> [Goal of the exercise]
The lines to be copied run from the one containing "bpy.data.objects.remove(obj)" to the end of the material below; reproduce them exactly, including both ends, and nothing more.
— start Information supplied —
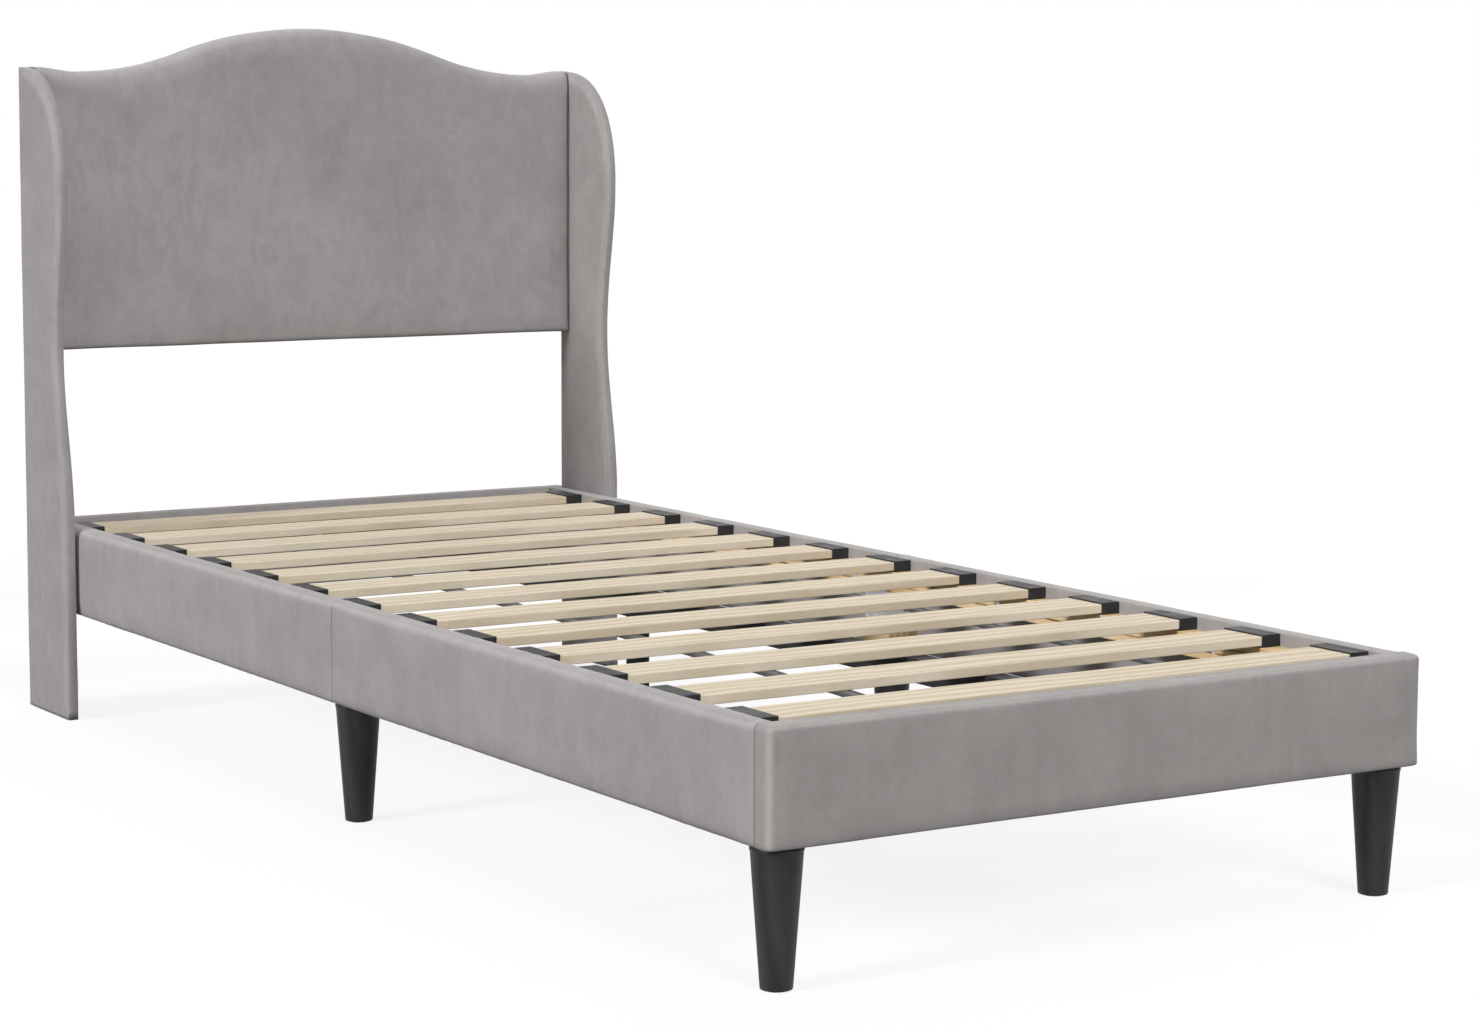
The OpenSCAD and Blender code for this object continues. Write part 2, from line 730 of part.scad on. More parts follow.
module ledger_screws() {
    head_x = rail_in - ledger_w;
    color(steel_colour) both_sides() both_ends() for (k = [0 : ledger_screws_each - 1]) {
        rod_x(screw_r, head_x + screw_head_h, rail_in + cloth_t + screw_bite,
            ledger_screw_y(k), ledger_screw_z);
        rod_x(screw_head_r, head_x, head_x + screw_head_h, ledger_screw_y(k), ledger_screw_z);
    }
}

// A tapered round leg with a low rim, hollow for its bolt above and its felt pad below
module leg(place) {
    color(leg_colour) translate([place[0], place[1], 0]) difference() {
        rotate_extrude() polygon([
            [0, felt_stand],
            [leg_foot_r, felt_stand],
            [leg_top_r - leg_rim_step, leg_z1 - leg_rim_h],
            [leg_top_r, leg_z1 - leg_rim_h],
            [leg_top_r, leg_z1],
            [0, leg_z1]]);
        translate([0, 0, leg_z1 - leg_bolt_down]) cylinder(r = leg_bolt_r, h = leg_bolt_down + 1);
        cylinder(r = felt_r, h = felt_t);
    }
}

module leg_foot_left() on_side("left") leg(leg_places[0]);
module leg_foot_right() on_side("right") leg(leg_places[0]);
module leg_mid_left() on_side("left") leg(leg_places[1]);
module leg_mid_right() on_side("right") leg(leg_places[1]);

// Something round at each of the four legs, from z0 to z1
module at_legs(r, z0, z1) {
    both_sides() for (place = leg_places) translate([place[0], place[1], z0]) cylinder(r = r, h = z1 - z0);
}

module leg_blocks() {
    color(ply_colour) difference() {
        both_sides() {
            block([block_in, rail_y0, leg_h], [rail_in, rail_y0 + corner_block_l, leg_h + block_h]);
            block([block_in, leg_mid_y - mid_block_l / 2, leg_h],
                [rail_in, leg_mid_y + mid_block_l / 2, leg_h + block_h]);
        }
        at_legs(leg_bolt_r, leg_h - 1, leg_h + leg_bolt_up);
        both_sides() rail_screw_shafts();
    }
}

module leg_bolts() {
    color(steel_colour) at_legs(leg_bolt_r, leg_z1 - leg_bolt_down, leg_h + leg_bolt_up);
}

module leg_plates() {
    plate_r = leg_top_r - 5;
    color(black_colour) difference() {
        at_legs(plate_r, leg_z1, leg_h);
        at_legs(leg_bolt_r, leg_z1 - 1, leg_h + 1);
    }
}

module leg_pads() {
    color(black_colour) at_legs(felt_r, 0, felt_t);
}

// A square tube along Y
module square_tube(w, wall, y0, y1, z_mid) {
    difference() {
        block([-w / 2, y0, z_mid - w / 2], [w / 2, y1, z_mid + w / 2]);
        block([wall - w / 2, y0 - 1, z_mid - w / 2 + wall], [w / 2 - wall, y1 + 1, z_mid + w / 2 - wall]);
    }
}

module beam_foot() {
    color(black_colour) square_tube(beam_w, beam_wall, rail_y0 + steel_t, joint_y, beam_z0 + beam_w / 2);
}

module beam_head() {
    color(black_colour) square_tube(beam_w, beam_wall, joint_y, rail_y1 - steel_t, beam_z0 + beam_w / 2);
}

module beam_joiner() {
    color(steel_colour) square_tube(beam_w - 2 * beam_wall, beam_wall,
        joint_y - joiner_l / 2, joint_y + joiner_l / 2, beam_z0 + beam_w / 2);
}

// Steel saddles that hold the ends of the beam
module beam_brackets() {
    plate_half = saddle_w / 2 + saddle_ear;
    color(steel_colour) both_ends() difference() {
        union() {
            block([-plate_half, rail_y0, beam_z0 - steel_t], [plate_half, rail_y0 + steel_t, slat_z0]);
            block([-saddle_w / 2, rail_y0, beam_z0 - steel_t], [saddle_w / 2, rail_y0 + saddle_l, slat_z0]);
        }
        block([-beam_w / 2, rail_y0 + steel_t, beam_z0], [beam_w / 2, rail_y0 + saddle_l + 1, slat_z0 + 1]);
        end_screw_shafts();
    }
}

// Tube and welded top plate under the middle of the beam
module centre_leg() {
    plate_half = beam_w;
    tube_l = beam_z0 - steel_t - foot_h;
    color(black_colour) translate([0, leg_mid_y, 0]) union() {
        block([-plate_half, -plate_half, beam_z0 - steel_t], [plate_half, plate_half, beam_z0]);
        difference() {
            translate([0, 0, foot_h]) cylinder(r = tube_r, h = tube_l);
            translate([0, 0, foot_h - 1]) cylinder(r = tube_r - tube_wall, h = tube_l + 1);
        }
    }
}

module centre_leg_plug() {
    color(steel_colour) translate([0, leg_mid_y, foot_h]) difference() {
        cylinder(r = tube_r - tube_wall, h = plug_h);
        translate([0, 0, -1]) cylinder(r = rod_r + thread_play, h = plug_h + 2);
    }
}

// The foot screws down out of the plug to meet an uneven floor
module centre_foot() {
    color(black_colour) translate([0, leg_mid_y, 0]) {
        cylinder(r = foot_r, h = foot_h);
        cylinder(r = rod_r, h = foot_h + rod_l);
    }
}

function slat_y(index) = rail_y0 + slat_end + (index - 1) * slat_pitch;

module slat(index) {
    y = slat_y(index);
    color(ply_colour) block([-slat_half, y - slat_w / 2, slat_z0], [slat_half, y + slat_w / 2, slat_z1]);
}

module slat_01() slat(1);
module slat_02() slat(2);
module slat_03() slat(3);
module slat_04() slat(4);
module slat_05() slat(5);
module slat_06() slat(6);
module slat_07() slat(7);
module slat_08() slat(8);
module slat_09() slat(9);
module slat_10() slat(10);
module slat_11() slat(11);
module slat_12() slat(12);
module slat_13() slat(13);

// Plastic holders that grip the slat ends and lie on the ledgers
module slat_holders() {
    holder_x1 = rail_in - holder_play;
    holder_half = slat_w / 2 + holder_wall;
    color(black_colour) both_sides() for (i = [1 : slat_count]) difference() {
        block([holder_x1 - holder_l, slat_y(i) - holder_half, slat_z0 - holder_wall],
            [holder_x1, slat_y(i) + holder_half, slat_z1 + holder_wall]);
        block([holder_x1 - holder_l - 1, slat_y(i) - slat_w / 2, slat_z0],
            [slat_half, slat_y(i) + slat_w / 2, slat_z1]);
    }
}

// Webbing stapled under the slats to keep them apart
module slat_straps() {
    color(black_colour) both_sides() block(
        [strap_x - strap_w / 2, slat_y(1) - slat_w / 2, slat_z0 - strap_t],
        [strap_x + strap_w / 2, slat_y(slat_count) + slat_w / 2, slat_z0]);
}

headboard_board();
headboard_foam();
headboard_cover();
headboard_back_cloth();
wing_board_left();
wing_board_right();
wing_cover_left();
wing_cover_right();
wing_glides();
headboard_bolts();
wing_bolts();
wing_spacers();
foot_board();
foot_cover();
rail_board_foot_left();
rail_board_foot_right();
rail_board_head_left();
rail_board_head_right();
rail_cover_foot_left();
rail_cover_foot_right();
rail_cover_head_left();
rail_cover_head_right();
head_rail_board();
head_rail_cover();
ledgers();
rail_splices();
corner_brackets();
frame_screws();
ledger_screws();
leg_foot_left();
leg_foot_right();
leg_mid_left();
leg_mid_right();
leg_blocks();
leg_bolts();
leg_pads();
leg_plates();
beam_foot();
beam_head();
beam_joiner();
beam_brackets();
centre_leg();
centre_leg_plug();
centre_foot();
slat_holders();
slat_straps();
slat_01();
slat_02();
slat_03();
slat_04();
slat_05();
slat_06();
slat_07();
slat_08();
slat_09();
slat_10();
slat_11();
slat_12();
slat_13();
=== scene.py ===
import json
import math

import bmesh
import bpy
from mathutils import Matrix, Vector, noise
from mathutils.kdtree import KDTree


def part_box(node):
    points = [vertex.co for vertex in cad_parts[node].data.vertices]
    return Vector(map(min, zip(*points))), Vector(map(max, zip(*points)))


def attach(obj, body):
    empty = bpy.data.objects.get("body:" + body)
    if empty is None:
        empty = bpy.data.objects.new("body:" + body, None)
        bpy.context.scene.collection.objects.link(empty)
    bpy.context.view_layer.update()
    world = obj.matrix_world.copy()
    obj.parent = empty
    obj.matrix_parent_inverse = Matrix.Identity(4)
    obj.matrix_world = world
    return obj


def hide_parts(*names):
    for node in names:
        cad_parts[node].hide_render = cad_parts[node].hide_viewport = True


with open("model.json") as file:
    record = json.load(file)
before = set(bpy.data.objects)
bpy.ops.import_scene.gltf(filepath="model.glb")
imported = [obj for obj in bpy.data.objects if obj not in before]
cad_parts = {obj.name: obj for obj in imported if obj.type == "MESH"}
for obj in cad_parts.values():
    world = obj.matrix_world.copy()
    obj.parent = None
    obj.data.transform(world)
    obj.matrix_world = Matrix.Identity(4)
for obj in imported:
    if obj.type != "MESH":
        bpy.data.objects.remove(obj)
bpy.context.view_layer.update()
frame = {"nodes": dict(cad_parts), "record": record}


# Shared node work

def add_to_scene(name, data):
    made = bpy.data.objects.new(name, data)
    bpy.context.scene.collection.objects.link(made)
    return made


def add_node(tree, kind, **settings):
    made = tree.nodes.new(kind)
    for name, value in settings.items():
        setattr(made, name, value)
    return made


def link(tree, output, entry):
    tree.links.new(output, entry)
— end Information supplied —
> [Final answer]
        bpy.data.objects.remove(obj)
bpy.context.view_layer.update()
frame = {"nodes": dict(cad_parts), "record": record}


# Shared node work

def add_to_scene(name, data):
    made = bpy.data.objects.new(name, data)
    bpy.context.scene.collection.objects.link(made)
    return made


def add_node(tree, kind, **settings):
    made = tree.nodes.new(kind)
    for name, value in settings.items():
        setattr(made, name, value)
    return made


def link(tree, output, entry):
    tree.links.new(output, entry)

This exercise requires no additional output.